### REQUIRED WORK
Copy out the complete listing, word for word.

-- start of PROVIDED DATA --

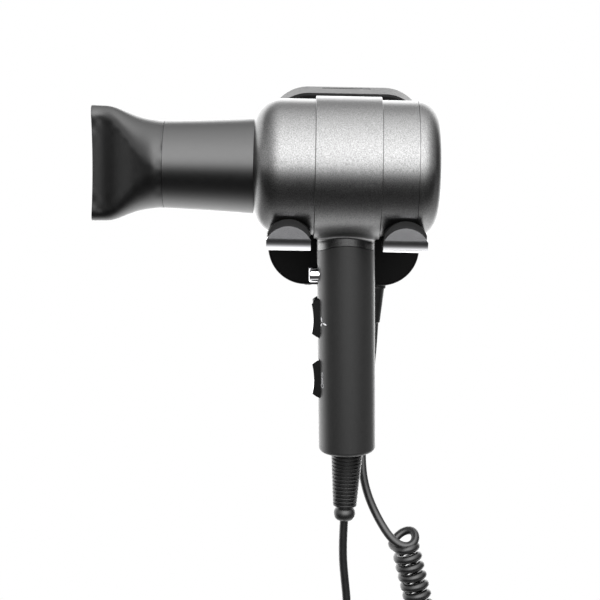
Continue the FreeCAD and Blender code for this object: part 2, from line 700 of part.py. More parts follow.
def make_cap_solid():
    start = BODY_REAR_X + CAP_SEAM
    outer = rod_x(BODY_R, start, CAP_END_X)
    rim = edges_at(outer, lambda e, m: abs(m.x - CAP_END_X) < 0.01)
    outer = outer.makeFillet(min(CAP_FILLET, CAP_END_X - start - 0.1), rim)
    hollow = rod_x(BODY_R - BODY_WALL, start - 1.0, CAP_END_X - BODY_WALL)
    rim = edges_at(hollow, lambda e, m: abs(m.x - (CAP_END_X - BODY_WALL)) < 0.01)
    hollow = hollow.makeFillet(CAP_FILLET - BODY_WALL, rim)
    cap = outer.cut(hollow)
    cap = cap.cut(rod_x(INTAKE_R, start - 2.0, CAP_END_X + 2.0))
    lip_r = BODY_R - BODY_WALL - 0.3
    lip = ring_x(lip_r, lip_r - 1.6, start - 3.0, start + 1.5)
    bridge = ring_x(BODY_R - BODY_WALL + 0.1, lip_r - 1.6, start, start + 1.5)
    seat = ring_x(SCREEN_R + 3.2, SCREEN_R + 0.3, SCREEN_X, SCREEN_X + 2.2)
    return fuse_all([cap, lip, bridge, seat])


SCREEN_R = INTAKE_R + 2.6
SCREEN_X = 54.6


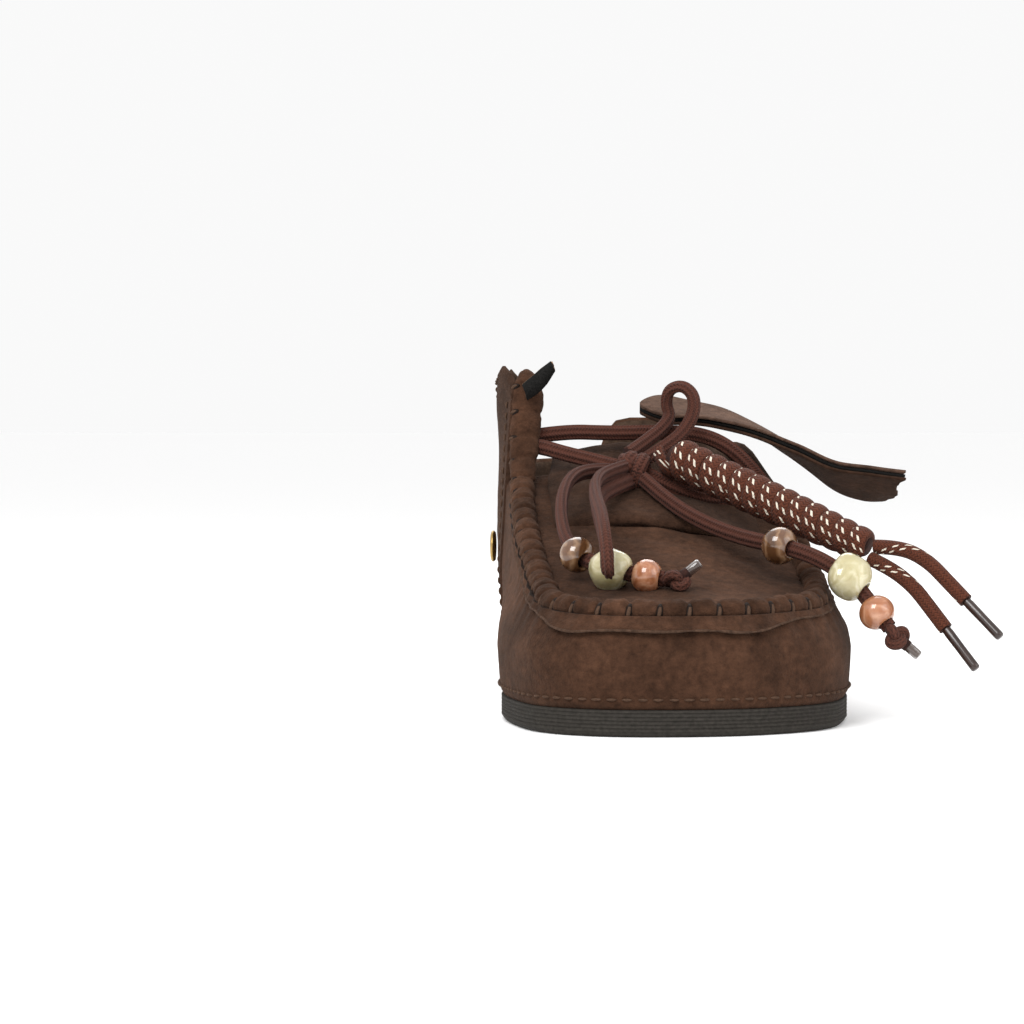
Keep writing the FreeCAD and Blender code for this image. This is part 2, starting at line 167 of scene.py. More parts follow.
def add_bump(tree, shader, heights):
    """Bumps of several heights, each (socket, depth in metres)."""
    normal = None
    for height, depth in heights:
        bump = node(tree, "ShaderNodeBump")
        bump.inputs["Strength"].default_value = 1.0
        bump.inputs["Distance"].default_value = depth
        tree.links.new(height, bump.inputs["Height"])
        if normal:
            tree.links.new(normal, bump.inputs["Normal"])
        normal = bump.outputs[0]
    tree.links.new(normal, shader.inputs["Normal"])


def suede_material(name, dark, light, sheen=0.06):
    material, tree, shader = new_material(name)
    mottle = object_noise(tree, 34, 5)
    nap = object_noise(tree, 420, 5, 0.7)
    streak = object_noise(tree, 160, 4, 0.6, (1.0, 0.35, 2.2))
    colour = ramp(tree, mottle, [(0.36, dark), (0.64, light)])
    nap_shade = ramp(tree, nap, [(0.3, (0.42, 0.42, 0.42)), (0.72, (1.5, 1.5, 1.5))])
    streak_shade = ramp(tree, streak, [(0.3, (0.72, 0.72, 0.72)), (0.7, (1.28, 1.25, 1.2))])
    colour = mix_colour(tree, 0.75, colour, nap_shade, "MULTIPLY")
    colour = mix_colour(tree, 0.45, colour, streak_shade, "MULTIPLY")
    tree.links.new(colour, shader.inputs["Base Color"])
    shader.inputs["Roughness"].default_value = 0.95
    shader.inputs["Specular IOR Level"].default_value = 0.05
    shader.inputs["Sheen Weight"].default_value = sheen
    shader.inputs["Sheen Roughness"].default_value = 0.6
    shader.inputs["Sheen Tint"].default_value = (0.75, 0.55, 0.45, 1)
    add_bump(tree, shader, [(object_noise(tree, 1300, 3, 0.7), 0.0004), (streak, 0.0006)])
    return material


def plain_material(name, colour, roughness, grain=600, depth=0.0001, variation=0.35, metallic=0.0, coat=0.0):
    material, tree, shader = new_material(name)
    speckle = object_noise(tree, grain, 4)
    low = tuple(c * (1 - variation) for c in colour)
    high = tuple(min(c * (1 + variation), 1.0) for c in colour)
    tree.links.new(ramp(tree, speckle, [(0.3, low), (0.7, high)]), shader.inputs["Base Color"])
    shader.inputs["Roughness"].default_value = roughness
    shader.inputs["Metallic"].default_value = metallic
    shader.inputs["Specular IOR Level"].default_value = 0.5 if metallic or coat else 0.12
    shader.inputs["Coat Weight"].default_value = coat
    add_bump(tree, shader, [(speckle, depth)])
    return material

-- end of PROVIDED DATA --

### PROBLEM SOLUTION
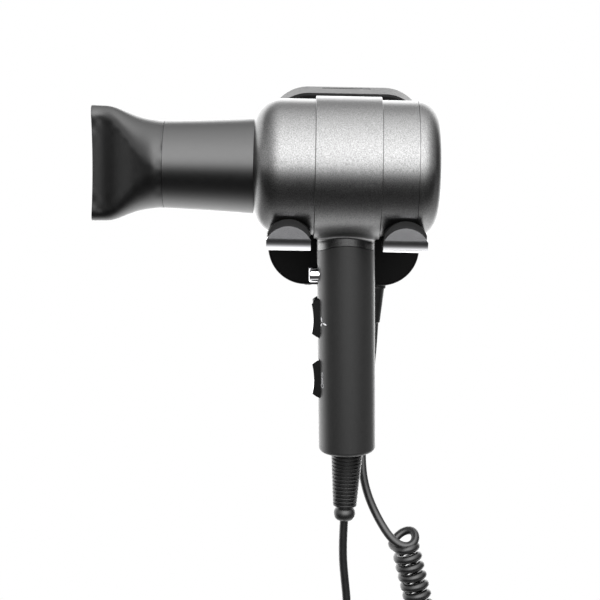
Continue the FreeCAD and Blender code for this object: part 2, from line 700 of part.py. More parts follow.
def make_cap_solid():
    start = BODY_REAR_X + CAP_SEAM
    outer = rod_x(BODY_R, start, CAP_END_X)
    rim = edges_at(outer, lambda e, m: abs(m.x - CAP_END_X) < 0.01)
    outer = outer.makeFillet(min(CAP_FILLET, CAP_END_X - start - 0.1), rim)
    hollow = rod_x(BODY_R - BODY_WALL, start - 1.0, CAP_END_X - BODY_WALL)
    rim = edges_at(hollow, lambda e, m: abs(m.x - (CAP_END_X - BODY_WALL)) < 0.01)
    hollow = hollow.makeFillet(CAP_FILLET - BODY_WALL, rim)
    cap = outer.cut(hollow)
    cap = cap.cut(rod_x(INTAKE_R, start - 2.0, CAP_END_X + 2.0))
    lip_r = BODY_R - BODY_WALL - 0.3
    lip = ring_x(lip_r, lip_r - 1.6, start - 3.0, start + 1.5)
    bridge = ring_x(BODY_R - BODY_WALL + 0.1, lip_r - 1.6, start, start + 1.5)
    seat = ring_x(SCREEN_R + 3.2, SCREEN_R + 0.3, SCREEN_X, SCREEN_X + 2.2)
    return fuse_all([cap, lip, bridge, seat])


SCREEN_R = INTAKE_R + 2.6
SCREEN_X = 54.6


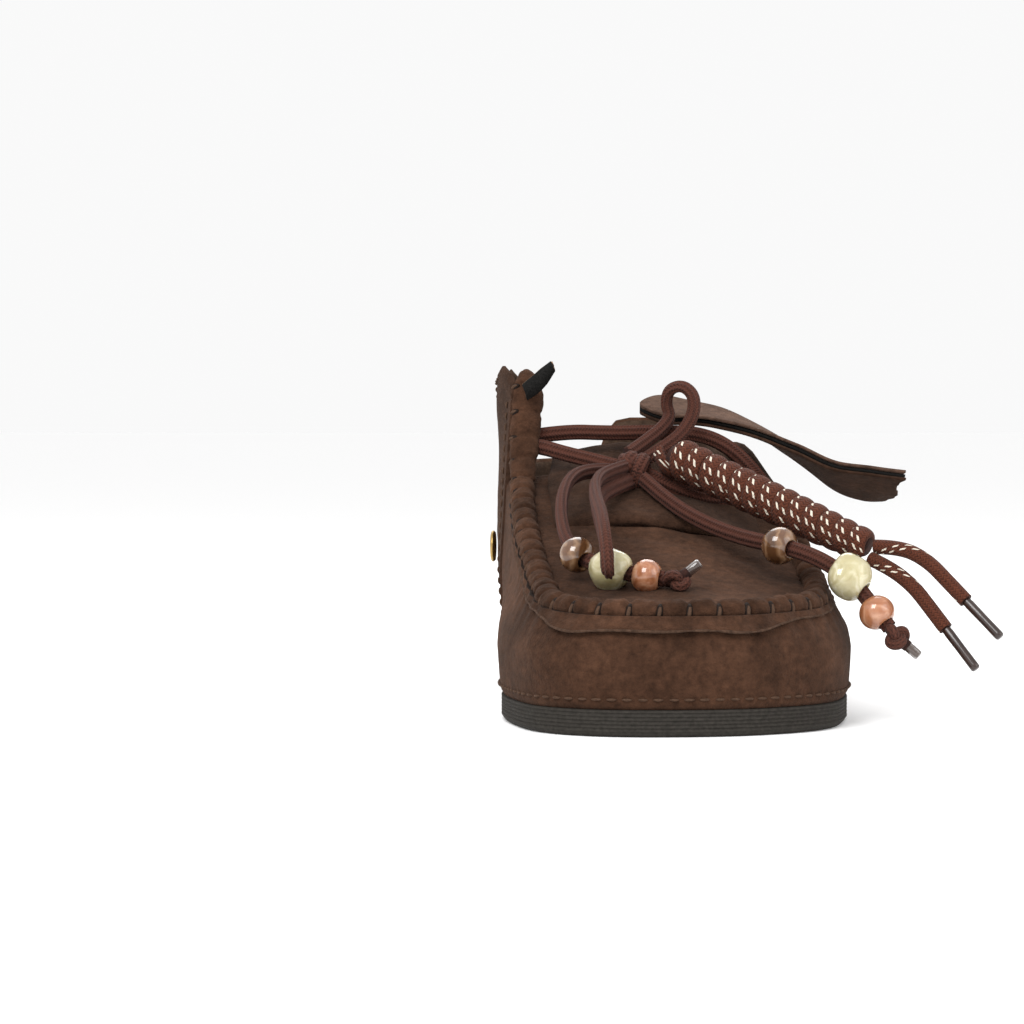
Keep writing the FreeCAD and Blender code for this image. This is part 2, starting at line 167 of scene.py. More parts follow.
def add_bump(tree, shader, heights):
    """Bumps of several heights, each (socket, depth in metres)."""
    normal = None
    for height, depth in heights:
        bump = node(tree, "ShaderNodeBump")
        bump.inputs["Strength"].default_value = 1.0
        bump.inputs["Distance"].default_value = depth
        tree.links.new(height, bump.inputs["Height"])
        if normal:
            tree.links.new(normal, bump.inputs["Normal"])
        normal = bump.outputs[0]
    tree.links.new(normal, shader.inputs["Normal"])


def suede_material(name, dark, light, sheen=0.06):
    material, tree, shader = new_material(name)
    mottle = object_noise(tree, 34, 5)
    nap = object_noise(tree, 420, 5, 0.7)
    streak = object_noise(tree, 160, 4, 0.6, (1.0, 0.35, 2.2))
    colour = ramp(tree, mottle, [(0.36, dark), (0.64, light)])
    nap_shade = ramp(tree, nap, [(0.3, (0.42, 0.42, 0.42)), (0.72, (1.5, 1.5, 1.5))])
    streak_shade = ramp(tree, streak, [(0.3, (0.72, 0.72, 0.72)), (0.7, (1.28, 1.25, 1.2))])
    colour = mix_colour(tree, 0.75, colour, nap_shade, "MULTIPLY")
    colour = mix_colour(tree, 0.45, colour, streak_shade, "MULTIPLY")
    tree.links.new(colour, shader.inputs["Base Color"])
    shader.inputs["Roughness"].default_value = 0.95
    shader.inputs["Specular IOR Level"].default_value = 0.05
    shader.inputs["Sheen Weight"].default_value = sheen
    shader.inputs["Sheen Roughness"].default_value = 0.6
    shader.inputs["Sheen Tint"].default_value = (0.75, 0.55, 0.45, 1)
    add_bump(tree, shader, [(object_noise(tree, 1300, 3, 0.7), 0.0004), (streak, 0.0006)])
    return material


def plain_material(name, colour, roughness, grain=600, depth=0.0001, variation=0.35, metallic=0.0, coat=0.0):
    material, tree, shader = new_material(name)
    speckle = object_noise(tree, grain, 4)
    low = tuple(c * (1 - variation) for c in colour)
    high = tuple(min(c * (1 + variation), 1.0) for c in colour)
    tree.links.new(ramp(tree, speckle, [(0.3, low), (0.7, high)]), shader.inputs["Base Color"])
    shader.inputs["Roughness"].default_value = roughness
    shader.inputs["Metallic"].default_value = metallic
    shader.inputs["Specular IOR Level"].default_value = 0.5 if metallic or coat else 0.12
    shader.inputs["Coat Weight"].default_value = coat
    add_bump(tree, shader, [(speckle, depth)])
    return material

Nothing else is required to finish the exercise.